Kontroversi Putusan PT Kupang
Oleh Frans Anggal
Amar putusan PT Kupang dalam perkara tingkat banding kasus kematian Romo Faustin Sega Pr menetapkan beberapa hal. Membatalkan putusan PN Bajawa yang telah memvonis Anus Waja dan Theresia Tawan penjara seumur hidup. Membebaskan Waja-Tawa dari hukuman, tahanan, dan biaya perkara, serta merehabilitasi nama baik kedua terdakwa (Flores Pos Sabtu 21 Agustus 2010).
Putusan jungkir balik ini mengandaikan PT telah melakukan dua hal yang merupakan tujuan banding. Pertama, menguji ketepatan putusan PN Bajawa dan menyimpulkan putusan PN sesat. Kedua, melakukan pemeriksaan baru, penilaian baru, hingga menetapkan putusan baru. Dua hal itu sangat dipertanyakan. Antara lain oleh Valens Daki-Soo, pura Flores yang pernah aktif di Satgas Bom/Antiteror Polri dan Satgas TKKN Bareskrim Mabes Polri.

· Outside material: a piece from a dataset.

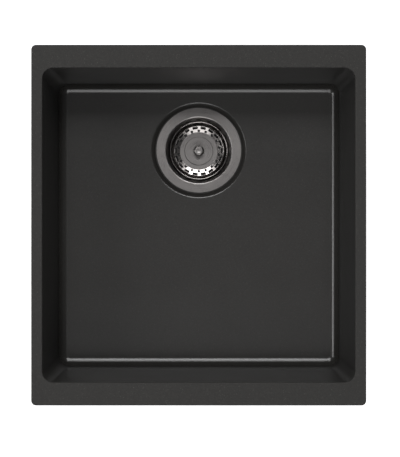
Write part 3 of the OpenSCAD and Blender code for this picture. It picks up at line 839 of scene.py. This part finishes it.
class SINK_OT_basket(bpy.types.Operator):
    """Makes the basket: rolled rim, two staggered rows of slots and a raised disc"""
    bl_idname = "sink.basket"
    bl_label = "Basket"
    columns = 10

    def execute(self, context):
        settings = context.scene.sink
        sizes = settings.strainer
        floor_z = BASKET_BOTTOM + sizes.basket_sheet
        shoulder_z = BASKET_BOTTOM + sizes.slope_height
        disc_z = floor_z + sizes.disc_height
        bend = 0.0006
        rim = radius("basket_shell")
        shoulder = [(0.0036, 0.0080), (0.0022, 0.0026), (0.0012, 0.0008), (0.0001, 0.00005), (0, 0)]
        bead = [(rim, BASKET_TOP - 1.6 * sizes.bead)]
        bead += arc(rim - sizes.bead, BASKET_TOP - sizes.bead, sizes.bead, 0, 180, 6)
        wall = [(sizes.shoulder_radius + out, shoulder_z + up) for out, up in shoulder]
        foot = (sizes.foot_radius, floor_z)
        rows = [self.on_slope(wall[-1], foot, share) for share in (0.02, 0.47, 0.54, 0.93)]
        base = [foot, (sizes.disc_radius + bend, floor_z),
                (sizes.disc_radius, disc_z), (sizes.stem_radius, disc_z)]
        bm = bmesh.new()
        spun(bm, bead + wall + rows + base, sizes.slots * self.columns, closed=False)
        settle(bm)
        self.cut_row(bm, sizes, rows[0], rows[1], 7, 0.5)
        self.cut_row(bm, sizes, rows[2], rows[3], 4, 0.0)
        for face in bm.faces:
            centre = face.calc_center_median() - DRAIN
            face.material_index = 1 if math.hypot(centre.x, centre.y) > sizes.foot_radius else 0
        finishes = (brushed_steel(settings), basket_steel(settings))
        sheet_piece("basket_sheet", bm, sizes.basket_sheet, finishes, "basket",
                    ["basket_shell"])
        return {"FINISHED"}

    @staticmethod
    def on_slope(upper, lower, share):
        return tuple(a + (b - a) * share for a, b in zip(upper, lower))

    def cut_row(self, bm, sizes, upper, lower, width, turn):
        """Cuts one row of slots, width columns wide, with rounded ends."""
        pitch = FULL_TURN / sizes.slots
        windows = []
        for i in range(sizes.slots):
            middle_angle = math.pi / 2 + (i + turn) * pitch
            faces = [face for face in bm.faces
                     if self.in_window(face, upper, lower, middle_angle, width / 2 / self.columns * pitch)]
            windows += bmesh.ops.dissolve_faces(bm, faces=faces)["region"]
        bmesh.ops.inset_individual(bm, faces=windows, thickness=0.0002, use_even_offset=True)
        corners = [vert for face in windows for vert in self.corners(face)]
        bmesh.ops.bevel(bm, geom=corners, offset=0.0012, offset_type="OFFSET", segments=4, profile=0.5,
                        affect="VERTICES", material=-1)
        holes = [face for face in bm.faces
                 if len(face.verts) > 12 and self.in_window(face, upper, lower)]
        bmesh.ops.delete(bm, geom=holes, context="FACES")

    @staticmethod
    def in_window(face, upper, lower, angle=None, half=None):
        """Whether a face lies between two radii, and near an angle if one is given."""
        centre = face.calc_center_median() - DRAIN
        if not lower[0] < math.hypot(centre.x, centre.y) < upper[0]:
            return False
        if angle is None:
            return True
        off = math.atan2(centre.y, centre.x) - angle
        off = (off + math.pi) % FULL_TURN - math.pi
        return abs(off) < half

    @staticmethod
    def corners(face):
        """The four sharpest corners of a face."""
        loops = sorted(face.loops, key=lambda loop: loop.calc_angle())[:4]
        return [loop.vert for loop in loops]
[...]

“Apakah benar kedua fungsi itu dilakukan sungguh-sungguh dengan asas imparsialitas para hakim PT Kupang? Adakah saksi-saksi baru, ahli-ahli dan surat-surat baru? Apakah telah terjadi ‘kelalaian dalam acara’ di tingkat PN Bajawa? Jika tidak, bagaimana putusan PT Kupang dapat kontradiktif absolut dengan PN Bajawa?” (SMS 23 dan 24 Agustus 2010).
Dari keterangan pers Ketua Pengadilan Tinggi A. Th. Pudjiwahono terkesan, “jawaban” atas pertanyaan tersebut jauh panggang dari api. PT mendasarkan putusan bebas Waja-Tawa pada dua hal. Pertama, “Tidak ada saksi yang melihat langsung dua terdakwa melakukan pembunuhan itu.” Kedua, “Bahkan ada saksi (10 orang) yang menerangkan terdakwa Anus Waja berada di tempat lain saat kejadian berlangsung” (Pos Kupang 21 Agustus 2010).
Menurut Valens, pernyataan ini sulit dinalar. Pertama, PT hanya dengarkan keterangan 10 saksi meringankan, dan abaikan keterangan 48 saksi memberatkan. Kedua, mutlak bergantung pada “saksi yang melihat langsung” hanya akan luputkan pembunuh, koruptor, teroris. Mana ada pembunuh yang tunggu disaksikan baru mau eksekusi korban?
Tepat. Amrozi dkk divonis mati dalam kasus bom Bali, padahal tak ada saksi yang lihat langsung mereka lakukan peledakan. Kenapa? Hakimnya pakai otak dan hati. Pakai otak (hukum): pertimbangkan semua alat bukti sebagai dasar putusan. Pakai hati (moral): pertimbangkan suara hati atau keyakinan pribadi.
Hanya hakim yang boleh begitu, polisi dan jaksa tidak. Maka, hanya hakim yang berhak gunakan formula “terbukti secara sah dan meyakinkan”. Sah (hukum), karena berdasarkan alat bukti yang cukup. Meyakinkan (moral), karena berdasarkan suara hati yang benar. Bukan “suara lain”!
Tentang “suara lain”, Ulysses dalam mitologi Yunani beri pelajaran. Ulysses rela diikat di tiang kapal ketika kapalnya melintasi pulau tempat dewi laut bernyanyi. Ia tak ingin tergoda suara merdu itu, yang telah menyebabkan banyak pelaut lari meninggalkan kapal, terjun mengejar ke sumber suara dan kemudian punah. Ulysses mengikatkan diri di tiang kapal, maka ia dan kapalnya selamat.
Mitologi adalah sosiologi kekuasaan. Kapal itu lembaga negara. Tiang itu hukum dan moral. Pejabat negara yang tidak rela mengikatkan diri pada hukum dan moral gampang merusak diri dan lembaganya hanya karena tergoda “suara lain”.
Dalam kasus Romo Faustin, “suara lain” itulah yang dorong kapolres Ngada mati-matian “mematiwajarkan” Romo Faustin. “Suara lain” itulah yang dorong Theresia Tawa ‘berpornografi’ di sebuah media. “Suara lain” itulah yang dorong PT Kupang membebaskan Waja-Tawa. “Suara lain” itu harus dilawan, harus dikalahkan. Kita pilih jalan hukum yang bermoral: kasasi.